If your desktop site is seeing great results from the chat popup, that’s great. But take it off your mobile site, because it does little more than impede the browsing experience. It only takes a swipe of the finger to leave your mobile site, so don’t encourage people to bounce off your site by making it hard to scroll around.

 

Busy Navigation

Your navbar has all the essentials, and sometimes a little extra. For desktop site visitors, it’s critical to have easy, functional, and robust navigation so that all your content is easily accessible.

 

But mobile sites? There’s no need for all that content. The “hamburger” style menu lets you collapse the non-essentials out of sight, where they can be accessed with a quick tap.
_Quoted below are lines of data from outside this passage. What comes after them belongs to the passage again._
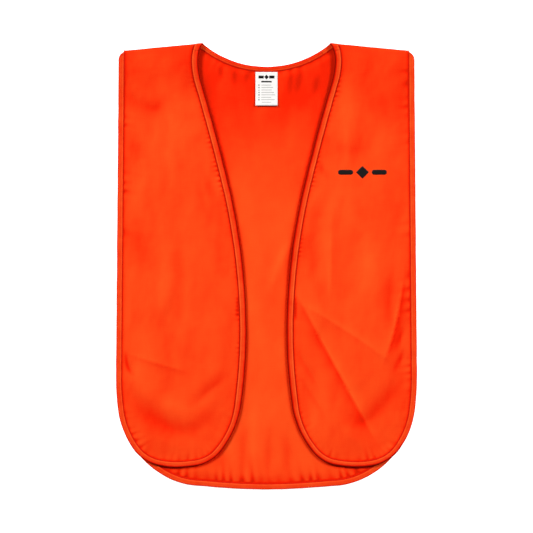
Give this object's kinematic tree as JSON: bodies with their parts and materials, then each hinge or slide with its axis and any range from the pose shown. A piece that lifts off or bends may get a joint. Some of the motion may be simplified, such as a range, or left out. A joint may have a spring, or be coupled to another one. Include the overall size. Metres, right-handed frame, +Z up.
{
  "type": "safety vest",
  "caption": "Sleeveless blaze orange field vest, open down the front and sides, with bound edges, a care label and a printed chest emblem, laid flat.",
  "frame": {"origin": "under the middle of the vest's outline, on the surface it lies on", "axes": "+X towards the wearer's left, +Y from the hem to the neck, +Z up out of the vest's front face as it lies"},
  "size_m": [0.518, 0.7675, 0.0081],
  "materials": {
    "shell_fabric": "satin plain-weave polyester",
    "binding_tape": "folded satin polyester tape",
    "thread": "twisted polyester thread",
    "label_ribbon": "smooth woven ribbon",
    "label_thread": "twisted polyester thread",
    "print_ink": "thin matt transfer print"
  },
  "bodies": {
    "back": {"back_panel": "shell_fabric", "back_neck_binding": "binding_tape", "back_neck_stitching": "thread", "back_hem_binding": "binding_tape", "back_hem_stitching": "thread", "left_back_side_binding": "binding_tape", "left_back_side_stitching": "thread", "right_back_side_binding": "binding_tape", "right_back_side_stitching": "thread", "left_shoulder_seam": "shell_fabric", "left_shoulder_stitching": "thread", "right_shoulder_seam": "shell_fabric", "right_shoulder_stitching": "thread", "care_label_stitching": "label_thread"},
    "care_label": {"care_label": "label_ribbon"},
    "left_front": {"left_front_panel": "shell_fabric", "left_front_opening_binding": "binding_tape", "left_front_opening_stitching": "thread", "left_front_hem_binding": "binding_tape", "left_front_hem_stitching": "thread", "left_front_side_binding": "binding_tape", "left_front_side_stitching": "thread", "chest_print": "print_ink"},
    "right_front": {"right_front_panel": "shell_fabric", "right_front_opening_binding": "binding_tape", "right_front_opening_stitching": "thread", "right_front_hem_binding": "binding_tape", "right_front_hem_stitching": "thread", "right_front_side_binding": "binding_tape", "right_front_side_stitching": "thread"}
  },
  "joints": [
    {"name": "left_shoulder_fold", "type": "hinge", "parent": "back", "child": "left_front", "pos_m": [0.1815, 0.37724, 0.004], "axis": [-0.9956, 0.0941, 0], "range_deg": [0, 180]},
    {"name": "right_shoulder_fold", "type": "hinge", "parent": "back", "child": "right_front", "pos_m": [-0.1815, 0.37724, 0.004], "axis": [-0.9956, -0.0941, 0], "range_deg": [0, 180]},
    {"name": "care_label_fold", "type": "hinge", "parent": "back", "child": "care_label", "pos_m": [0, 0.335, 0.00215], "axis": [-1, 0, 0], "range_deg": [0, 170]}
  ]
}
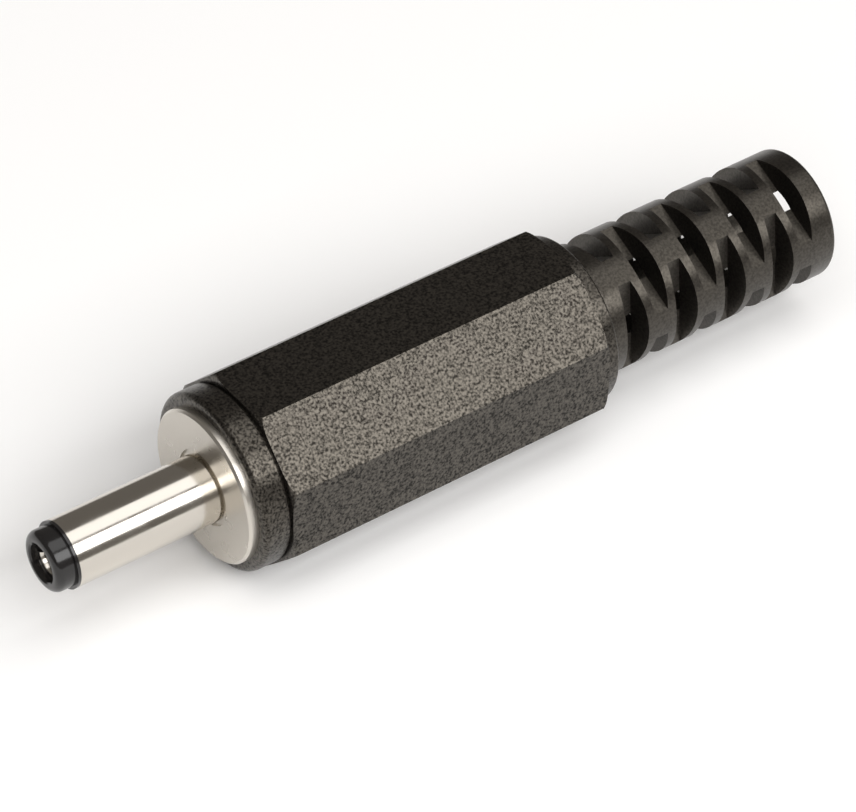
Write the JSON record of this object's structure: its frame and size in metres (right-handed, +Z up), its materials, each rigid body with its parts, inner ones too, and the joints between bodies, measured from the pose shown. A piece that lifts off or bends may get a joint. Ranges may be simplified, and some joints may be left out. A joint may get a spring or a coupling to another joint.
{
  "type": "dc barrel plug",
  "caption": "Straight DC power plug: plated sleeve round a sprung centre contact, flange stop, screw-on octagonal cover and slotted strain relief.",
  "frame": {"origin": "on the plug's axis, in the plane of the flange's front face", "axes": "+X along the plug's axis from the tip towards the cable end, +Z up, square to the cover's flat that the plug lies on"},
  "size_m": [0.0453, 0.0096, 0.0096],
  "materials": {
    "cover_plastic": "black, fine spark-eroded texture",
    "flange_plate": "satin nickel plate on turned brass",
    "sleeve_plate": "bright nickel plate on brass tube",
    "tip_plastic": "black, polished",
    "contact_plate": "bright nickel plate on spring bronze",
    "bush_plastic": "natural moulded nylon",
    "tag_plate": "tinned brass sheet"
  },
  "bodies": {
    "core": {"flange_boss": "flange_plate", "sleeve": "sleeve_plate", "tip_insulator": "tip_plastic", "centre_contact": "contact_plate", "rear_insulator": "bush_plastic", "centre_tag": "tag_plate", "earth_tag": "tag_plate"},
    "cover": {"cover": "cover_plastic"}
  },
  "joints": [
    {"name": "cover_unscrew", "type": "slide", "parent": "core", "child": "cover", "axis": [1, 0, 0], "range_m": [0, 0.03]}
  ]
}
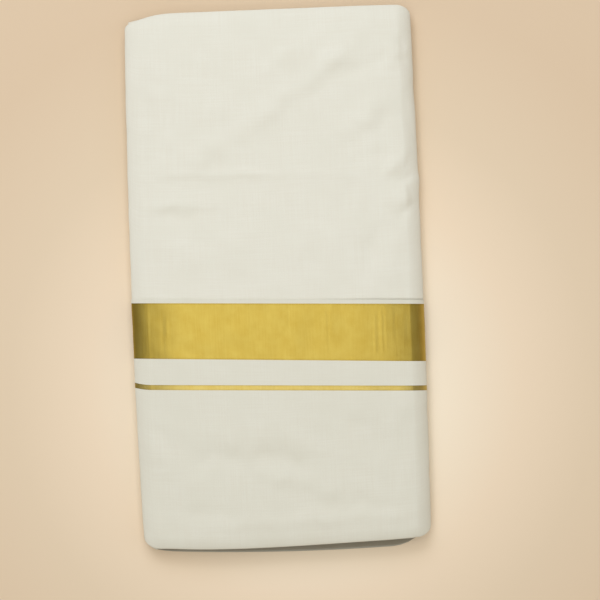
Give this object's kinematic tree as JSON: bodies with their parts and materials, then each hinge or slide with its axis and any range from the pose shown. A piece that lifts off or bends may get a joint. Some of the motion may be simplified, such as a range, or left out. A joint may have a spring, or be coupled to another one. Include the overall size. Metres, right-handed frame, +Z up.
{
  "type": "folded dhoti cloth",
  "caption": "Cream cotton dhoti with a woven gold zari band and line, folded into a flat rectangular packet.",
  "frame": {"origin": "middle of the packet, on the surface it lies on", "axes": "+Z up out of the front face, +Y along the packet to its head fold, +X across it to the spine fold"},
  "size_m": [0.2284, 0.42, 0.022],
  "materials": {
    "cotton": "matte plain weave",
    "inner_cotton": "matte plain weave",
    "zari": "metallic gold thread, satin"
  },
  "bodies": {
    "root": {"inner_pages": "inner_cotton", "body_ply": "cotton", "flap_selvedge": "cotton", "flap_zari_band": "zari", "flap_plain_stripe": "cotton", "flap_zari_line": "zari", "flap_foot_panel": "cotton"}
  },
  "joints": []
}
Of course, your essential still need to be front and center. Put things like your phone number and your hours & directions into neat little icons on your navbar, and make it sticky if you’re feeling fancy. By doing so, users can take action with ease and they don’t have to go hunting for your “Contact” page or try and copy/paste your phone number.

Two Columns

Desktop sites can look amazing with multiple columns, but it’s not a good feature on mobile. Why? The same reason we nixed the mobile popups: digital real estate. A smartphone simply doesn’t have enough screen space to afford a two-column design, so users end up trying to scroll to the left and right to see all your content. No good.

 

A single-column site will use large, clickable panes to display content – like the mobile version of the New York Times above. Notice how the user doesn’t need to swipe left or right to access content, it’s all right there, optimized for their device. No need to zoom in, either, since the single-column makes sure everything is sized correctly.

The Bottom Line

When you really get down to it, people are using their phones to shop & price-check. So let them do it on your site. Don’t make mobile design an afterthought and assume that the truly loyal customers will simply remember to find your site on their desktop.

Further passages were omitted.